Another LG phone, the AX490, features Fastap keypad technology from Digit Wireless. The CDMA clamshell, available through AllTel at $59 with rebate and two-year contract, is the first commercially available phone in the United States to incorporate Fastap, which integrates raised alpha keys, lowered number keys and error-prevention software into a standard-shape clamshell phone. In the AX490, the alpha keys are arrayed in alphabetical order, but Digit Wireless can also array the alpha characters in QWERTY format.

For its part, Motorola unveiled seven new handsets, six of which incorporate music and video playback, cameras, and removable memory. The six are:

  • Motorola’s first two RAZR-family models capable of operating on high-speed W-CDMA HSDPA networks, the clamshell MOTORAZR maxx and MOTORAZR V3xx.
  • the MOTOKRZR and MOTOKRZR K1m clamshells, which are narrower but slightly thicker than a RAZR and feature a shell made of magnesium, polished chrome and hardened glass. The models incorporate quadband GSM/EDGE and CDMA 1x EV-DO high-speed data, respectively.
  • the company’s first GSM-network slider, the MOTO RIZR. It’s a slider version of the KRZR models
  • Motorola’s first CDMA-network SLVR, which can be enabled for the over-air music-download services of Sprint and Verizon. The GSM-network SLVR, available from Cingular, is compatible with iTunes-format downloads transferred from a PC.

All feature Bluetooth, and all but the SLVR feature stereo Bluetooth.

The HSDPA/EDGE RAZRs — the RAZR maxx and RAZR V3xx — download music, video and data at theoretical speeds up to 3.6Mbps. The 3.7-ounce maxx features a metal housing with hardened glass displays, touch-sensitive music keys that illuminate when touched, 50MB of internal memory, 2-megapixel camera and microSD card slot. It’s only 0.6 inches thick

The V3xx features a 1.3-megapixel camera and microSD slot. They’re due in the fourth quarter.

The GSM/EDGE MOTO KRZR, and the CDMA 1x EV-DO MOTOKRZR K1m, are clamshell models that are narrower but slightly deeper than the RAZR models. Motorola declined to reveal dimensions. They feature microSD slot and exteriors of magnesium, polished chrome and hardened glass. The CDMA version could be configured to support the Sprint or Verizon over-the-air music-download services, the company said. They’re due globally in the second half.

The GSM KRZR features a 2-megapixel camera, and the CDMA model features a 1.3-megapixel camera.

The slider version of the KRZR models is the quadband RIZR, the company’s first GSM-network slider. It features a 2-megapixel camera music player, and microSD card slot.

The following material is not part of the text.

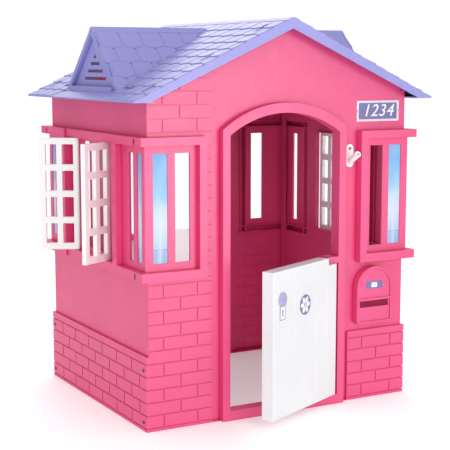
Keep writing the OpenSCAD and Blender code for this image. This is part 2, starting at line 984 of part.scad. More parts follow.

The new SLVR L7c candy-bar-style phone is a CDMA 1x EV-DO version of the GSM-network SLVR L7 iTunes phone offered by Cingular. The Cingular model plays back iTunes songs downloaded to a PC and transferred to the phone, but the CDMA versions could be enabled to support over-the-air music downloads from the Sprint or Verizon download services. It has a VGA camera, BREW for application downloads and microSD slot. It’s due in the fourth quarter.

Also new: the MOTOFONE, a basic candy-bar-style phone intended for first-time users or anyone else interested in simplicity, and it is the company’s thinnest phone ever at only 0.3 inches in depth. It features large type on an electrophoretic display, which provides a high-contrast screen viewable in bright sunlight. It also features voice prompts to help users navigate the phone’s functions.

The MOTOFONE features dust-resistant design and flush-fit keypad but lacks data capabilities other than text messaging and downloadable ringtones over SMS. It’s due in the second half in GSM and CDMA versions.

For its part, Kyocera launched its CDMA 1x clamshell KX9 through Cricket Wireless and Virgin Mobile, which outfitted the phone with a metallic ivory finish and preloaded Virgin content. The youth-oriented prepaid carrier dubs it the Oystr and priced it at $29.

On Virgin’s network, the Kyocera phone operates in the 1,900MHz band, but for Cricket, Kyocera provided a model that operates in 850MHz analog AMPS and 850/1,900MHz CDMA.

The 3.5-ounce Cricket model, dubbed the KX9e, is priced at $119. Cricket service, intended as a landline replacement, is a prepaid service offering unlimited local calling, or a mix of unlimited local and long distance, at flat rates with no contracts or credit check.